Art Week Tokyo (AWT), held in partnership with Art Basel, holds its second edition this month (3-6 November), incorporating more than 50 museums and commercial galleries spread out across the entire metropolitan area, from Roppongi to Tennozu Isle. AWT’s soft launch took place last year amid Covid-19 travel restrictions and welcomed more than 20,000 visitors. Its return comes as Japan opens its borders to individual vaccinated tourists on the visa waiver programme.
Since last year, Japan has been making a concerted effort to revive its standing as an international art hub, a peak unscaled since the country’s art market meltdown in the late 1990s.
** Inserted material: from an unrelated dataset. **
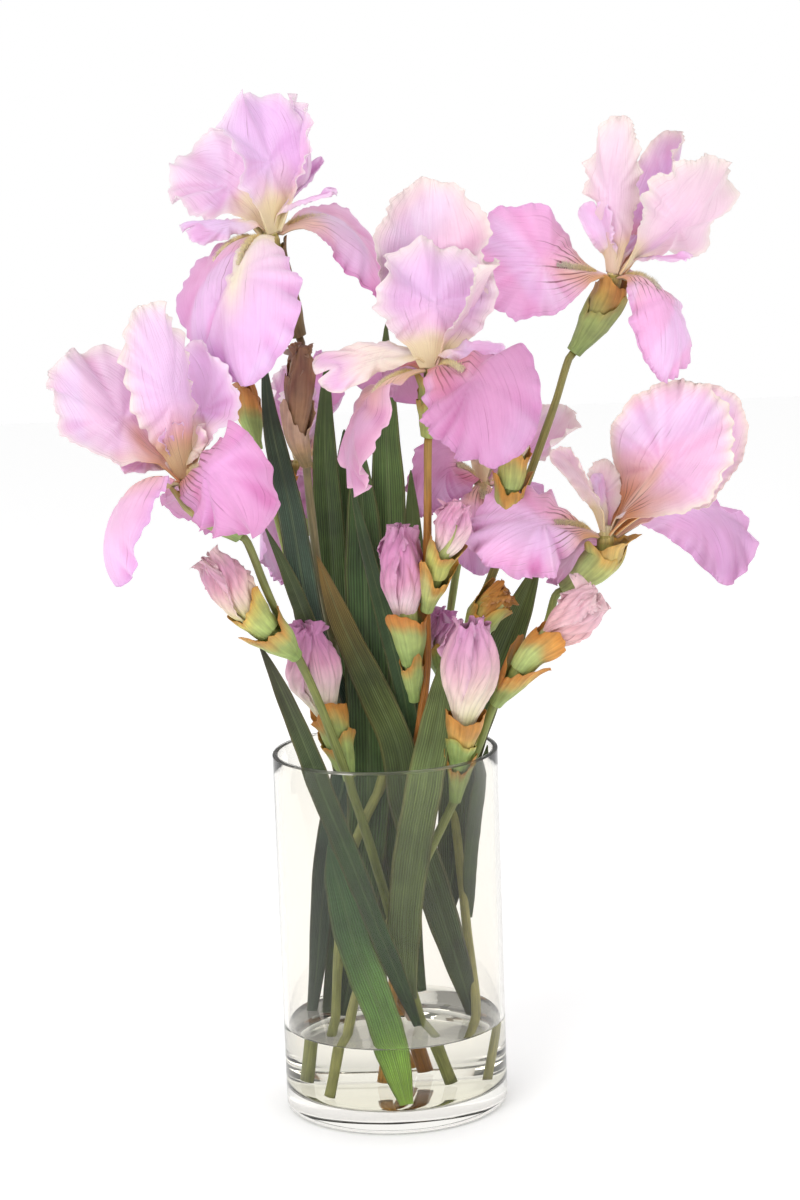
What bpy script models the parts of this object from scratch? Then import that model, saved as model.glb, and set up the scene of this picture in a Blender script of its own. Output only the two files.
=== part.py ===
"""Seven bearded irises with their leaves and buds, standing in water in a clear glass cylinder vase.

Lengths are written in millimetres and turned into metres when the objects are made. +Z is up, the
viewer stands on the -Y side, and the origin is the centre of the vase's underside.
"""

import math

import bmesh
import bpy
import numpy as np
from mathutils import Vector

MM = 0.001
GAP = 0.3  # between pieces that rest on each other

VASE_RADIUS = 63.5
VASE_HEIGHT = 206
VASE_WALL = 2.8
VASE_FLOOR = 12
HEEL_RADIUS = 3
WATER_LEVEL = 48
STEM_RADIUS = 3.2
LEAF_THICKNESS = 1
PETAL_THICKNESS = 0.8
COLLAR_RADIUS = 7  # the ring that the three falls grow from
TUBE_RADIUS = 5  # the tube inside the standards

# Each petal: compass angle, rise at its base, rise at its tip, length, width, roll about its
# midrib, cupping, and how early it bends. Angles are in degrees; 270 points at the viewer.
# "heart" is where a flower's petals meet, "lean" the compass angle and tilt of its axis.
FLOWERS = {
    "iris_1": {
        "heart": (-52, -15, 495),
        "lean": (190, 10),
        "falls": [
            (250, 40, -95, 106, 64, 0, -65, 0.5),
            (230, 40, -120, 104, 40, -15, 10, 0.7),
            (50, 40, -115, 112, 66, 5, -70, 0.9),
        ],
        "standards": [
            (150, 65, 15, 64, 60, -40, 20, 1.0),
            (325, 70, 125, 72, 42, -10, -5, 1.3),
            (40, 30, 80, 72, 60, -10, 20, 0.5),
        ],
        "style_arms": [
            (350, 20, 0, 40, 16, 0, -40, 1.0),
            (20, 30, 40, 44, 16, 0, -40, 0.8),
            (210, 5, 5, 48, 26, -35, -75, 0.9),
        ],
        "ovary_end": (-39, -6, 440),
        "stem": [
            (-39, 0, 404), (-38, 8, 364), (-34, 18, 306), (-27, 25, 258), (-20, 29, 202),
            (-11, 29, 140), (10, 32, 13),
        ],
    },
    "iris_2": {
        "heart": (33, -45, 422),
        "lean": (0, 2),
        "falls": [
            (290, 40, -95, 92, 64, 50, -25, 0.8),
            (200, 5, -120, 92, 50, 0, -40, 0.9),
            (95, 20, -95, 74, 64, -15, -35, 1.1),
        ],
        "standards": [
            (90, 80, 88, 96, 80, 0, 65, 1.2),
            (315, 45, 125, 62, 72, 5, -15, 0.5),
            (350, 50, 80, 66, 40, -5, 10, 1.2),
        ],
        "style_arms": [
            (195, 15, -10, 62, 26, -75, -30, 0.8),
            (320, 40, -10, 38, 24, 35, -30, 0.8),
            (75, 55, 45, 26, 14, 0, -40, 1.0),
        ],
        "ovary_end": (30, -40, 386),
        "stem": [(28, -30, 339), (26, -22, 293), (24, -15, 247), (8, 3, 146), (-5, 10, 13)],
    },
    "iris_3": {
        "heart": (135, 0, 466),
        "lean": (0, 14),
        "falls": [
            (195, 10, -10, 74, 66, -85, -10, 1.0),
            (315, 40, -105, 84, 48, 10, -60, 0.7),
            (85, 5, -85, 62, 32, 20, -70, 1.0),
        ],
        "standards": [
            (235, 55, 95, 84, 28, 25, 80, 1.4),
            (55, 30, 110, 88, 48, -15, 70, 1.0),
            (355, 40, 105, 72, 72, -30, -20, 1.2),
        ],
        "style_arms": [
            (215, 35, 70, 36, 26, 30, -35, 1.1),
            (340, 20, 10, 40, 16, 10, -45, 1.0),
            (60, 45, 30, 24, 12, 0, -45, 1.0),
        ],
        "ovary_end": (112, 2, 425),
        "stem": [
            (101, 2, 397), (80, -2, 344), (62, -3, 300), (32, 6, 231), (-7, 2, 176), (-25, 2, 130),
            (-37, 8, 13),
        ],
    },
    "iris_4": {
        "heart": (126, -20, 325),
        "lean": (340, 8),
        "falls": [
            (150, 40, -55, 80, 68, -70, -35, 0.6),
            (30, 40, -100, 112, 46, -45, -25, 1.3),
            (130, -10, -90, 48, 42, -5, -25, 0.9),
        ],
        "standards": [
            (25, 50, 85, 94, 72, 35, -5, 1.1),
            (325, 25, 90, 104, 48, -30, 45, 1.4),
            (105, 50, 80, 36, 22, 0, 40, 1.2),
        ],
        "style_arms": [
            (205, 55, 45, 52, 26, 20, -50, 1.1),
            (335, 35, 20, 28, 14, 0, -45, 1.0),
            (120, 60, 60, 26, 12, 5, -40, 1.0),
        ],
        "ovary_end": (102, -14, 295),
        "stem": [
            (91, -17, 274), (63, -22, 236), (52, -23, 210), (20, -31, 148), (-18, -28, 79),
            (-33, -25, 13),
        ],
    },
    "iris_5": {
        "heart": (-101, -62, 369),
        "lean": (185, 20),
        "falls": [
            (290, 40, -95, 112, 60, 60, -25, 1.3),
            (235, 40, -100, 104, 54, 10, -70, 1.4),
            (80, -10, -65, 68, 60, 15, -10, 0.8),
        ],
        "standards": [
            (185, 70, 70, 88, 68, -40, 15, 1.2),
            (300, 50, 85, 98, 40, 0, 80, 1.0),
            (25, 40, 110, 68, 52, 15, -15, 1.7),
        ],
        "style_arms": [
            (205, 40, 25, 34, 26, -50, -60, 1.1),
            (285, 60, 40, 30, 20, 15, -55, 1.0),
            (350, 10, 70, 24, 26, 5, -75, 0.9),
        ],
        "ovary_end": (-74, -52, 337),
        "stem": [
            (-61, -45, 306), (-51, -38, 279), (-38, -31, 247), (-24, -25, 204), (-11, -19, 158),
            (12, -6, 60), (23, 0, 13),
        ],
    },
    "iris_6": {
        "heart": (62, 84, 343),
        "lean": (40, 10),
        "falls": [
            (235, 40, -110, 72, 40, -70, -5, 1.3),
            (270, 0, -90, 80, 36, -5, -40, 1.0),
            (50, 30, -105, 62, 32, -20, -35, 1.2),
        ],
        "standards": [
            (20, 25, 65, 64, 40, 40, 60, 1.2),
            (100, 40, 80, 60, 40, -5, 75, 1.2),
            (245, 40, 100, 44, 30, 10, 65, 1.2),
        ],
        "style_arms": [
            (200, 50, 20, 28, 14, 0, -45, 1.0),
            (285, 50, 15, 26, 14, 0, -45, 1.0),
            (70, 50, 20, 28, 14, 0, -45, 1.0),
        ],
        "ovary_end": (49, 76, 307),
        "stem": [(38, 60, 256), (33, 42, 197), (39, 36, 166), (47, 15, 52), (34, 6, 14)],
    },
    "iris_7": {
        "heart": (-44, 85, 360),
        "lean": (60, 8),
        "falls": [
            (135, 20, -130, 88, 54, -25, -40, 0.5),
            (305, -5, -110, 48, 36, -20, -30, 0.8),
            (65, 35, -100, 60, 30, 0, -45, 1.1),
        ],
        "standards": [
            (30, 50, 120, 62, 44, 0, 30, 1.2),
            (105, 35, 85, 60, 32, -15, 75, 1.2),
            (255, 60, 105, 44, 28, -5, 70, 1.3),
        ],
        "style_arms": [
            (180, 50, 20, 28, 14, 0, -45, 1.0),
            (300, 50, 20, 28, 14, 0, -45, 1.0),
            (60, 50, 25, 26, 14, 0, -45, 1.0),
        ],
        "ovary_end": (-43, 74, 318),
        "stem": [(-40, 62, 270), (-32, 46, 205), (-22, 40, 149), (-11, 40, 77), (4, 42, 13)],
    },
}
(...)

In a bid to attract fairs, auction companies and galleries to its freeport zones, regulations were eased in February 2021 for import procedures, duties and taxes for those areas, which typically amount to millions for high value art.
Right on schedule then, a new fair was announced earlier this year. Tokyo Gendai will run from 7 to 9 July 2023 in the expansive Pacifico Yokohama convention centre. Its imminent arrival coincides with a significant increase of sales through auctions, both in number of works sold and increase of bidding prices, especially with Tokyo-based SBI Art Auction, which specialises in contemporary works.
“Around 2017 to 2018, the number of exhibitions that would completely sell out started to increase. At the same time, international street art such as KAWS, Banksy, Invader, began to soar in price at local auctions,” says Satoru Arai, director and co-founder of Gallery COMMON in Harajuku. “The prices of young Japanese artists such as Tomoo Gokita, MADSAKI, Kyne, Rokkaku Ayako, Tide also began to rise,” he adds.
So what’s behind this tectonic shift? Shinji Nanzuka, the owner of Nanzuka Underground, a contemporary art gallery in the Harajuku district that is taking part in AWT, describes a mass popularisation of art driven by younger generations and centred on the fusion of art and fashion. It began to gain visibility in 2018 but can be traced back to the late 90s, he says, when high fashion labels designers began collaborating with street artists such as KAWS and the famous Japanese artist Takashi Murakami.
According to industry figures, this upsurge of young collectors mostly comprises those with lucrative enterprises listed on the stock exchange, specifically in the field of IT.
They are also part of a larger trend across Asia, where young collectors, heavily reliant on online communication via social media and unfussed about distinguishing between viewing art on a screen rather than in person, have been driving a shift to online sales both prior and since the pandemic.
Another AWT participant, Sueo Mizuma, whose eponymous art gallery has outposts in Tokyo and Singapore, welcomes the new wave of collectors. But he also observes that the art they seek to purchase is not necessarily predicated on the foreknowledge of contemporary art theory and art history.
“Many of these collectors are not aware of the significant part of Japanese art history such as Mono-ha or Gutai works,” he says. “They often base their decision purely on the current trend and popularity seen through social media, which tend to be 2D or illustration-style works that are hard to grasp just by viewing them online and most times have no strength when actually viewed in person.”
However, others such as Nanzuka view this new generation of collectors as part of “the democratisation of art in Japan in that the formerly closed art market has become more open”.
Acknowledging that the younger generation’s perception of art as a commodity may lead to the commodification and speculation of art, which could be critical, he believes they also serve as a trigger to break down the walls of “Japan’s conservative and authoritative art scene”.